You can access most of these for free on nfpa.org but it is non searchable and you cannot highlight the text.


----------



## akyip (Nov 3, 2020)

Zach Stone said:


> You can access most of these for free on nfpa.org but it is non searchable and you cannot highlight the text.


Zach, thanks for the information!


----------



## Zach Stone P.E. (Nov 3, 2020)

akyip said:


> Zach, thanks for the information!


My pleasure.


----------



## jd5191 (Dec 13, 2020)

reviving this old topic ... there's no "free" digital copy of the NESC correct? I don't particularly feel like buying something that I'll only use once for this test ... and just barely at that


----------



## rburns18 PE (Dec 13, 2020)

jd5191 said:


> reviving this old topic ... there's no "free" digital copy of the NESC correct? I don't particularly feel like buying something that I'll only use once for this test ... and just barely at that


If you have access to IEEE Xplore through work or school you might be able to get a copy from there. With my work subscription, I was able to download the NESC.


----------



## LyceeFruit PE (Dec 15, 2020)

jd5191 said:


> reviving this old topic ... there's no "free" digital copy of the NESC correct? I don't particularly feel like buying something that I'll only use once for this test ... and just barely at that


honestly, the NESC is pretty easy to flip thru (unlike the NEC) so take that how you will


----------



## akyip (Dec 15, 2020)

LyceeFruit PE said:


> honestly, the NESC is pretty easy to flip thru (unlike the NEC) so take that how you will


Maybe to you it is, but for me the NESC is hard to navigate because it's not as laid out well to me compared to the NEC. Just my two cents LOL

I think for NESC questions on the actual CBT exam, I'll probably have to wing it and rely on the power of Ctrl+F... Or hope it's a question about a table I'm familiar with (like the illumination levels table, which is 111-1 off the top of my head).


----------



## LyceeFruit PE (Dec 15, 2020)

akyip said:


> Maybe to you it is, but for me the NESC is hard to navigate because it's not as laid out well to me compared to the NEC. Just my two cents LOL
> 
> I think for NESC questions on the actual CBT exam, I'll probably have to wing it and rely on the power of Ctrl+F... Or hope it's a question about a table I'm familiar with (like the illumination levels table, which is 111-1 off the top of my head).

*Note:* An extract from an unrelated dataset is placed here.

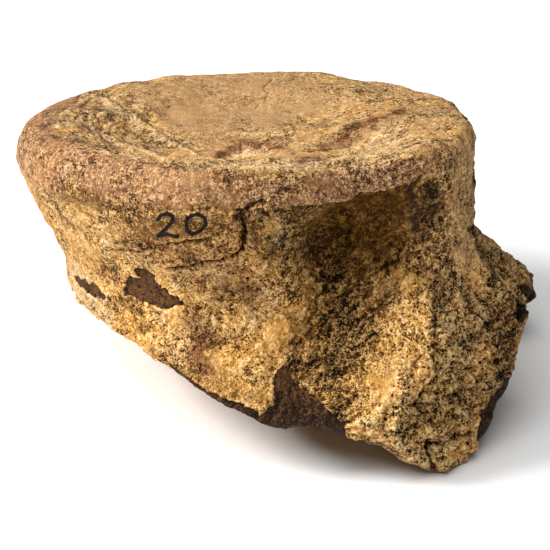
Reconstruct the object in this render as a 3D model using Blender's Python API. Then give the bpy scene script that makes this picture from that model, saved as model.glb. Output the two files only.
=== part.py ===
"""Fossil whale vertebra without its neural arch, lying tilted as it rests on a level floor.

The bone is shaped upright in its own frame: the centrum's axis is Z with the tail-side face on top,
+X is dorsal (towards the broken arch) and -Y is the animal's right side. Depths are measured down
from the crest of the upper rim. The finished body is then tilted, set on the floor and parted with
thin cuts into the centrum, its two end plates and the two stubs of the arch.
"""
from math import cos, pi, radians, sin

import bmesh
import bpy
import numpy as np
from mathutils import Matrix, Vector, noise

# Driving dimensions, in metres. A pair named SPAN gives the two places between which a shape changes:
# cosines or sines of the angle from dorsal, shares of the outline's radius, depths or angles.
FACE_VENTRAL = 0.1085           # upper face, axis to its ventral edge
FACE_DORSAL = 0.1065
FACE_HALF_WIDTH = 0.0975        # upper face, side to side
SQUARENESS = 2.05               # 2 would make the faces ellipses
SQUARENESS_DORSAL = 0.75        # more of it towards the arch
SQUARENESS_LOST_LEFT = 0.8      # share of that missing on the left
SQUARENESS_COSINE_SPAN = (-0.2, 0.9)
SQUARENESS_SINE_SPAN = (0.0, 0.6)
LOWER_VENTRAL = 0.1040
LOWER_DORSAL = 0.1065
LOWER_HALF_WIDTH = 0.0940
CENTRUM_LENGTH = 0.1220         # crest of the upper rim to the lower face

# Upper face: a broad rounded rim round a shallow dish
RIM_DROP_VENTRAL = 0.0190       # crest of the rim to its widest line
RIM_DROP_DORSAL = 0.0095
RIM_CREST_VENTRAL = 0.85        # crest's place, as a share of the outline's radius
RIM_CREST_DORSAL = 0.955
RIM_DROP_COSINE_SPAN = (0.2, 0.95)
RIM_CREST_COSINE_SPAN = (-0.9, 0.8)
RIM_SQUARENESS = 2.4            # 2 would round the rim's outer edge as an ellipse
DISH_EDGE = 0.70                # where the dish begins to fall away
DISH_EDGE_RIGHT = 0.86
DISH_FLOOR = 0.40               # where its floor is reached
DISH_FLOOR_RIGHT = 0.62
DISH_RIGHT_SINE_SPAN = (0.1, 0.9)
DISH_DEPTH = 0.0095
DISH_CENTRE = (-0.024, -0.012)  # deepest place, dorsal and left of the axis
DISH_CENTRE_SPAN = (0.010, 0.085)
DISH_SHALLOWEST = 0.62          # share of the depth far from that place
LIP_DEPTH = 0.0012              # gentle fall from the crest to the dish's edge
LIP_WIDTH = 0.05
FACE_DROOP = 0.0040             # the face sinks a little towards its dorsal left edge
FACE_DROOP_ANGLE = radians(29)
FACE_DROOP_COSINE_SPAN = (0.78, 1.0)
FACE_DROOP_SHARE_SPAN = (0.55, 1.0)

# Sides
VENTRAL_WAIST = 0.0215
SIDE_WAIST = 0.0200
DORSAL_WAIST = 0.0005
VENTRAL_COSINE_SPAN = (0.1, 1.0)
DORSAL_COSINE_SPAN = (0.35, 0.95)
WAIST_TOP = 0.0160              # depths between which the waist draws in and flares again
WAIST_HIGH = 0.0680
WAIST_LOW = 0.0760
WAIST_BOTTOM = 0.1160
HOLLOW_DEPTH = 0.0320           # the pit under the rim on each side of the arch
HOLLOW_ANGLE = radians(53)
HOLLOW_SPREAD = radians(16)
HOLLOW_SPREAD_DORSAL = radians(9)
HOLLOW_LEVEL = 0.0410
HOLLOW_HEIGHT = 0.0220
FURROW_DEPTH = 0.0090           # furrow that runs on from the pit along the foot of the stub
FURROW_HIGH_ANGLE = radians(50)
FURROW_LOW_ANGLE = radians(66)
FURROW_ANGLE_SPAN = (0.050, 0.105)
FURROW_SPREAD = radians(10)
FURROW_START_SPAN = (0.035, 0.060)
FURROW_END_SPAN = (0.095, 0.125)

# Stubs of the arch
STUB_ANGLE = radians(45)        # direction that the broken end faces, from dorsal
STUB_REACH_RIGHT = 0.1235       # axis of the centrum to the broken end
STUB_REACH_LEFT = 0.1335
STUB_RIDGE_RIGHT = 0.0460       # depth where the dorsal edge starts to stand out
STUB_RIDGE_LEFT = 0.0380
STUB_RISE_RIGHT = 0.0510        # and how much further down it stands out fully
STUB_RISE_LEFT = 0.0645
STUB_FLARE_RIGHT = 1.0          # above 1 it stands out slowly at first
STUB_FLARE_LEFT = 1.6
STUB_FRONT_START = 0.0460       # the same two depths at the front edge
STUB_FRONT_END = 0.0840
STUB_FRONT_EDGE = radians(46)
STUB_VALLEY_HIGH = radians(50)  # foot of the stub's front flank, high up and low down
STUB_VALLEY_LOW = radians(77)
STUB_VALLEY_SPAN = (0.050, 0.118)
STUB_FLANK_START = radians(43)
STUB_END_LIMIT = 0.55           # keeps the flat end's plane from running off, in radians
STUB_CANAL_EDGE = radians(17)
CANAL_HALF_ANGLE = radians(5)
CANAL_RADIUS = 0.1090
CANAL_END = 0.0400              # depth where the canal floor is at its full width
STUB_TIP_DEPTH = 0.1500         # lowest end of the right stub
STUB_TIP_ANGLE = radians(37)
STUB_DORSAL_RIGHT = 0.1000      # depth where each stub's dorsal edge ends
STUB_DORSAL_LEFT = 0.1120
TIP_FRONT_SPANS = ((radians(39), radians(62), 0.75), (radians(60), radians(90), 0.25))
TIP_CANAL_START = radians(15)
TIP_CANAL_FLOOR = radians(4)

# Break that took the lower ventral corner off on the right side
BREAK_DEPTH = 0.1410            # depth of the break at the axis
BREAK_SLOPE_DORSAL = 0.69
BREAK_SLOPE_LEFT = 0.27
BREAK_CURL = 0.8                # curl of the break, steeper towards the ventral side
BREAK_CURL_ZEROS = (-0.050, 0.071)
BREAK_CORNER = 0.0080           # more is lost at the ventral edge
BREAK_CORNER_SPAN = (0.068, 0.086)
BREAK_RELIEF = 0.0030
BREAK_RELIEF_SCALE = 34.0       # waves per metre
BREAK_SIZE = 0.32               # extent of the solid that cuts the break
BREAK_CELLS = 14
BREAK_REACH = (-0.12, 0.0, -0.20)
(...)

t110-1 iirc, it's been a few years since I used it outside of the exam.

But when I meant what it's not as convuloted as the NEC. So if one must wing a standard, beach and 70e are it. It's a better use of time to understand the nec


----------



## akyip (Dec 15, 2020)

LyceeFruit PE said:


> t110-1 iirc, it's been a few years since I used it outside of the exam.
> 
> But when I meant what it's not as convuloted as the NEC. So if one must wing a standard, beach and 70e are it. It's a better use of time to understand the nec


Perhaps, but in my studying and practicing exam problems, I've done many more NEC questions than NESC questions. I guess for me, that's why I am more used to navigating the main common topics of the NEC than the NESC. Just my experience speaking.


----------